■ **DATA PROVIDED**:
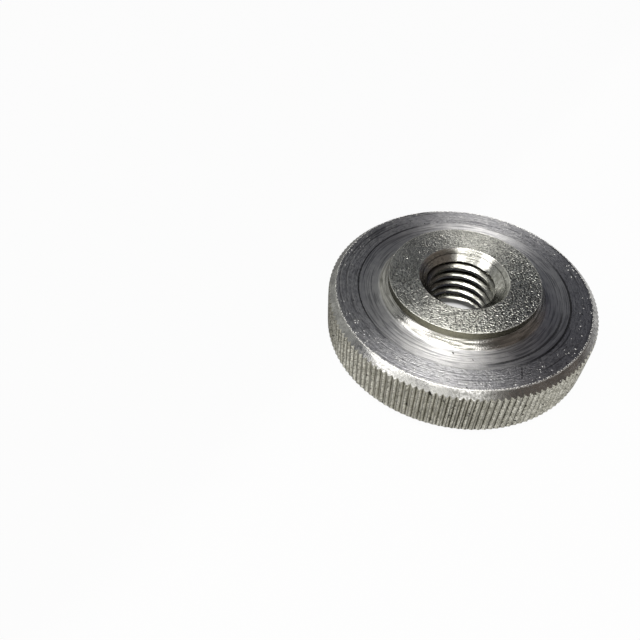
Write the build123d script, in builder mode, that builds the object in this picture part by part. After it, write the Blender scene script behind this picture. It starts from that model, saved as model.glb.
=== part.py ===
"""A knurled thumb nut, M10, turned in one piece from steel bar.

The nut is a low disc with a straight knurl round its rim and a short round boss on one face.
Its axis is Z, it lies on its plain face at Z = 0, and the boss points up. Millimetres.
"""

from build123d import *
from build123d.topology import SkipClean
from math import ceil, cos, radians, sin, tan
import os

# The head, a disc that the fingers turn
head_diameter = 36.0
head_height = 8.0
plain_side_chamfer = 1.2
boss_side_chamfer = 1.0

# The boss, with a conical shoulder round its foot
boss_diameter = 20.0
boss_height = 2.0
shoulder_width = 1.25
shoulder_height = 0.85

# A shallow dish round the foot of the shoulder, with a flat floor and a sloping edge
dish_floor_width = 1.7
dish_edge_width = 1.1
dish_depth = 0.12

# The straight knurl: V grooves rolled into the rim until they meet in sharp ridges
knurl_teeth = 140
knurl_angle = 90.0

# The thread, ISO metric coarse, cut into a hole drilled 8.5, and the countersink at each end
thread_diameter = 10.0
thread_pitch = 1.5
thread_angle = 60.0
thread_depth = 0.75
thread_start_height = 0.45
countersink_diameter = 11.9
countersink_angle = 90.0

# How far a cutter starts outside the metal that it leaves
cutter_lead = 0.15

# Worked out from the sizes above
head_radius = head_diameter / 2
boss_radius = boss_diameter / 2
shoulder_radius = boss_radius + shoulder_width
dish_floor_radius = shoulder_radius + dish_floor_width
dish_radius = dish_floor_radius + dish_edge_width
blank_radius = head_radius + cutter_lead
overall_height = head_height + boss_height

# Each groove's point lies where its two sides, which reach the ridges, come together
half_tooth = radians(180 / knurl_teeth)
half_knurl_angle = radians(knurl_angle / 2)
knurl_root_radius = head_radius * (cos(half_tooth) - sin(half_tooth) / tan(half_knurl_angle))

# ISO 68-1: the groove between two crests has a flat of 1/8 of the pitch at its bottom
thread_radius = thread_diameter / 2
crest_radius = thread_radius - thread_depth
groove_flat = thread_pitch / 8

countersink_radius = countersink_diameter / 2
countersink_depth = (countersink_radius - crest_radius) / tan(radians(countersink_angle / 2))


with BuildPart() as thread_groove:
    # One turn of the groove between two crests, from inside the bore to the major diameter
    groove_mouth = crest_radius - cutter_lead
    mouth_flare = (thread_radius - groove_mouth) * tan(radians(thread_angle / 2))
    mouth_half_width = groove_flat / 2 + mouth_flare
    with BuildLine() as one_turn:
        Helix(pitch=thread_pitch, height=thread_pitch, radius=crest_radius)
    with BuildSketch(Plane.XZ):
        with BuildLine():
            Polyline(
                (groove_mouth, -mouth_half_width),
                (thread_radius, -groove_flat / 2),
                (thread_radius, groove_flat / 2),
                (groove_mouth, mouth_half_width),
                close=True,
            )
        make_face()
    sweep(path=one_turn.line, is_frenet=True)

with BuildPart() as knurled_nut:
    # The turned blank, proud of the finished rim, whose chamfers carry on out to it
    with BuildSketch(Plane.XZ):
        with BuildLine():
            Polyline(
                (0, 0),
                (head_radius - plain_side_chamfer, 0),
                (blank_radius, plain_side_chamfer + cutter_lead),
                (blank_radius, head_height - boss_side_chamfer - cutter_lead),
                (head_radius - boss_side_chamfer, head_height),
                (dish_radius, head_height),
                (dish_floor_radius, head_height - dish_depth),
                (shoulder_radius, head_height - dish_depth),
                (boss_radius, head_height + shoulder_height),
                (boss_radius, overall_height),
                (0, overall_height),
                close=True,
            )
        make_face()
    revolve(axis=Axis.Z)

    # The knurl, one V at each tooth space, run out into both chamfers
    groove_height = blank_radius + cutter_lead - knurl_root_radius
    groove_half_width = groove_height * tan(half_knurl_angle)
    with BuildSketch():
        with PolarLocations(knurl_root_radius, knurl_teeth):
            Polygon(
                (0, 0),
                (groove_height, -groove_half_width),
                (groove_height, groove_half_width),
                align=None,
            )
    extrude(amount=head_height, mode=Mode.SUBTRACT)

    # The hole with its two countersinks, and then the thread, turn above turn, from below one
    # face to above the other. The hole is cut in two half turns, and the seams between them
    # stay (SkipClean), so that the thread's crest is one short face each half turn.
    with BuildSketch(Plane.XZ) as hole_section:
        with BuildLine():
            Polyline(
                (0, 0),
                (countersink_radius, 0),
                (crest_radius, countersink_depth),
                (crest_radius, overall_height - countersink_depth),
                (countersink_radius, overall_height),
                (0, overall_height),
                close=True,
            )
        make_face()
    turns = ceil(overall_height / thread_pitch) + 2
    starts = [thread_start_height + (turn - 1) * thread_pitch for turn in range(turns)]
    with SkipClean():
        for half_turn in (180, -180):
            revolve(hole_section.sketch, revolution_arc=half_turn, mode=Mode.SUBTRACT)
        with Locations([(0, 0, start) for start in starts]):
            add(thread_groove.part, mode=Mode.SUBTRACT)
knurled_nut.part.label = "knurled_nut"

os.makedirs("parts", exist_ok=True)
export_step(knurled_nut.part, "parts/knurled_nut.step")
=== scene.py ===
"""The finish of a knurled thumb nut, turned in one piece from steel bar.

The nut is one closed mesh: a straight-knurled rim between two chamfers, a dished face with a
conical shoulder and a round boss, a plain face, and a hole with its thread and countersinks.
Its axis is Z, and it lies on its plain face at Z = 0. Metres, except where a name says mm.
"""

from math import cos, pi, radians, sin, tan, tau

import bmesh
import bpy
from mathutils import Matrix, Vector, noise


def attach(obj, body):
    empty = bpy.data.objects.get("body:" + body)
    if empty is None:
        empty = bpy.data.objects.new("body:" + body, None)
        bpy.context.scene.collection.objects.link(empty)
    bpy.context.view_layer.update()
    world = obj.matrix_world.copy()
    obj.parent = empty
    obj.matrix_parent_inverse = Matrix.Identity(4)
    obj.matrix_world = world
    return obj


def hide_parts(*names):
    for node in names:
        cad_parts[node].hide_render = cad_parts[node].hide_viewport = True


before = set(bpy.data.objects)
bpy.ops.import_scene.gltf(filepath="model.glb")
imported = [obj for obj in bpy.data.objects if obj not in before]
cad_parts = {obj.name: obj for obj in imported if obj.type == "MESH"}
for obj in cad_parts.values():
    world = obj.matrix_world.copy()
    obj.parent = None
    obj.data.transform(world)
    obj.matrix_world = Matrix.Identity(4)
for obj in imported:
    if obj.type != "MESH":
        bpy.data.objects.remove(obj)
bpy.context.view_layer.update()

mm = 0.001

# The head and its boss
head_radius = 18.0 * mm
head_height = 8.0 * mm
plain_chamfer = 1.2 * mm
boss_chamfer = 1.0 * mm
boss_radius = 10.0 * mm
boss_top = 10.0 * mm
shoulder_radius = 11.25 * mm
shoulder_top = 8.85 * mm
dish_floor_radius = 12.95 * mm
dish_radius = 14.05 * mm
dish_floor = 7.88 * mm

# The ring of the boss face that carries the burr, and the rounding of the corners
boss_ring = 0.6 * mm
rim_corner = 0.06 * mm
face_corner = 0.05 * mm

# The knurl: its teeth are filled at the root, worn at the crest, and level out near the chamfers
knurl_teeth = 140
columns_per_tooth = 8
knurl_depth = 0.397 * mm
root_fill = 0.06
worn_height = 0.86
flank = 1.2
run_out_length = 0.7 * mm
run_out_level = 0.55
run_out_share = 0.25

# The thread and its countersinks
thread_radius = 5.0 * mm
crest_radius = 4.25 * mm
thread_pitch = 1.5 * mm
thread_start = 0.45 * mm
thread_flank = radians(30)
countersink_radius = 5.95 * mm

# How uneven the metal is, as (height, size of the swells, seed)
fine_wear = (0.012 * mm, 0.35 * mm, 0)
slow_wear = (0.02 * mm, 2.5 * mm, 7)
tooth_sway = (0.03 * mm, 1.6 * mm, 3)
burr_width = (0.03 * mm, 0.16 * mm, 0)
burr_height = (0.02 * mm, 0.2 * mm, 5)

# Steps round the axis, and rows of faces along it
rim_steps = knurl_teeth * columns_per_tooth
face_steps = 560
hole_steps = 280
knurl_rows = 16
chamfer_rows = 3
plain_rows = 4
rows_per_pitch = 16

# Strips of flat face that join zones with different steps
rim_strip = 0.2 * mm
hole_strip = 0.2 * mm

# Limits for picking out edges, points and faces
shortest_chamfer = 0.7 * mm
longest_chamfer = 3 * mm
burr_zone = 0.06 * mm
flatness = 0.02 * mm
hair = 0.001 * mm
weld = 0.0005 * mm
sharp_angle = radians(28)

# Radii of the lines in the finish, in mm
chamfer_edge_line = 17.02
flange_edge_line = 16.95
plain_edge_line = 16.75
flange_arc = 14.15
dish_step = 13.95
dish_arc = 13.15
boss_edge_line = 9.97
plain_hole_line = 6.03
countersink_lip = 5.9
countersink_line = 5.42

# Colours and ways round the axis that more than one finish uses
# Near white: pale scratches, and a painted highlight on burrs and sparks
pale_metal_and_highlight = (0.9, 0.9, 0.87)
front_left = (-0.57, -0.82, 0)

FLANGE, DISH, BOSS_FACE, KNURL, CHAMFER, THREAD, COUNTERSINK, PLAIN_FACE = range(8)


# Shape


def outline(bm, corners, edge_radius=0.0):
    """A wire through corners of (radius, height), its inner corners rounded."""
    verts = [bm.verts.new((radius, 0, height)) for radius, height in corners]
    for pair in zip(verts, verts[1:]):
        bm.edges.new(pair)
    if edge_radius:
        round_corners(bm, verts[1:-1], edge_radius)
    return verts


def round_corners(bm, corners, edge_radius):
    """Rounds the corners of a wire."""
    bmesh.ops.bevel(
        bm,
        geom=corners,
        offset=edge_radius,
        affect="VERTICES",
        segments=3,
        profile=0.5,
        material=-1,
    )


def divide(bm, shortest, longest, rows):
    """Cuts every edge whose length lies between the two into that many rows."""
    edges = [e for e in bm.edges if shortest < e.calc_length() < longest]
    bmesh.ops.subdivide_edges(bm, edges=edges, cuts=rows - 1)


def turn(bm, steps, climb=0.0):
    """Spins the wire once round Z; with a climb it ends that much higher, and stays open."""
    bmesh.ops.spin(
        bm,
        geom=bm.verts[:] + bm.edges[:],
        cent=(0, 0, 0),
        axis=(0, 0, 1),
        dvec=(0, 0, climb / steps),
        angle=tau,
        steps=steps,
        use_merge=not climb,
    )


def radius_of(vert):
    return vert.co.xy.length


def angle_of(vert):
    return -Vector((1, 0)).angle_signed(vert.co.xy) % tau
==
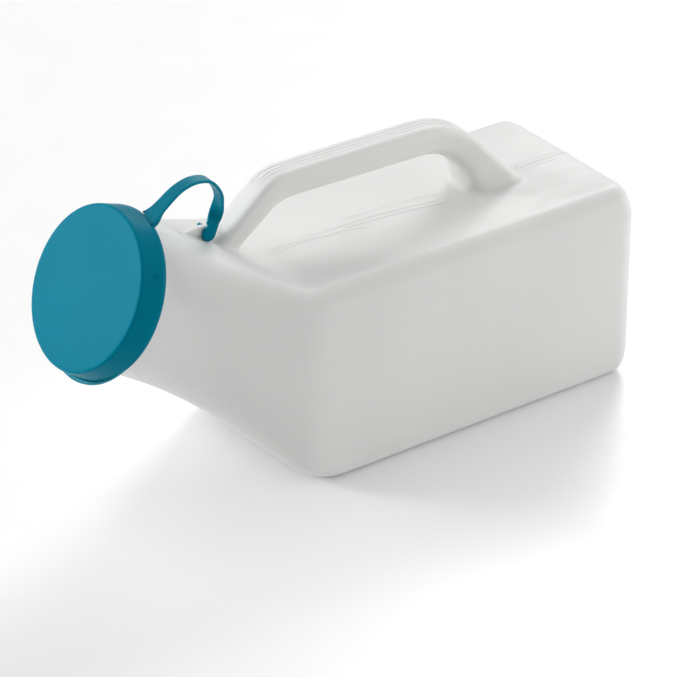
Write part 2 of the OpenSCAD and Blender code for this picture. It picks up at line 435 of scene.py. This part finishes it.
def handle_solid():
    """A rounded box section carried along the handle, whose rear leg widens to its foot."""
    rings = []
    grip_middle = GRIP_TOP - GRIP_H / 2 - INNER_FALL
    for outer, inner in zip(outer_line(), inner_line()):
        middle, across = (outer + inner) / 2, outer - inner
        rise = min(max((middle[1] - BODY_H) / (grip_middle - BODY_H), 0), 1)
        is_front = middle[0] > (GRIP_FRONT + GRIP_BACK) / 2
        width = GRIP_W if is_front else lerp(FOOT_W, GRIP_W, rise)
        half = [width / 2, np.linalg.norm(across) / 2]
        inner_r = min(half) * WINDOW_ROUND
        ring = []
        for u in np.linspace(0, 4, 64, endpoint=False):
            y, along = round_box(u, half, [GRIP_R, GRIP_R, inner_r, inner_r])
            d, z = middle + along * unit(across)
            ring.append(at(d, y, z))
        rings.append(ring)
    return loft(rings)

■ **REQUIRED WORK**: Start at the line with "with Locations([(0, 0, start)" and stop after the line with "for node in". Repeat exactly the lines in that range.

■ **RESULT OF THE TASK**:
        with Locations([(0, 0, start) for start in starts]):
            add(thread_groove.part, mode=Mode.SUBTRACT)
knurled_nut.part.label = "knurled_nut"

os.makedirs("parts", exist_ok=True)
export_step(knurled_nut.part, "parts/knurled_nut.step")
=== scene.py ===
"""The finish of a knurled thumb nut, turned in one piece from steel bar.

The nut is one closed mesh: a straight-knurled rim between two chamfers, a dished face with a
conical shoulder and a round boss, a plain face, and a hole with its thread and countersinks.
Its axis is Z, and it lies on its plain face at Z = 0. Metres, except where a name says mm.
"""

from math import cos, pi, radians, sin, tan, tau

import bmesh
import bpy
from mathutils import Matrix, Vector, noise


def attach(obj, body):
    empty = bpy.data.objects.get("body:" + body)
    if empty is None:
        empty = bpy.data.objects.new("body:" + body, None)
        bpy.context.scene.collection.objects.link(empty)
    bpy.context.view_layer.update()
    world = obj.matrix_world.copy()
    obj.parent = empty
    obj.matrix_parent_inverse = Matrix.Identity(4)
    obj.matrix_world = world
    return obj


def hide_parts(*names):
    for node in names:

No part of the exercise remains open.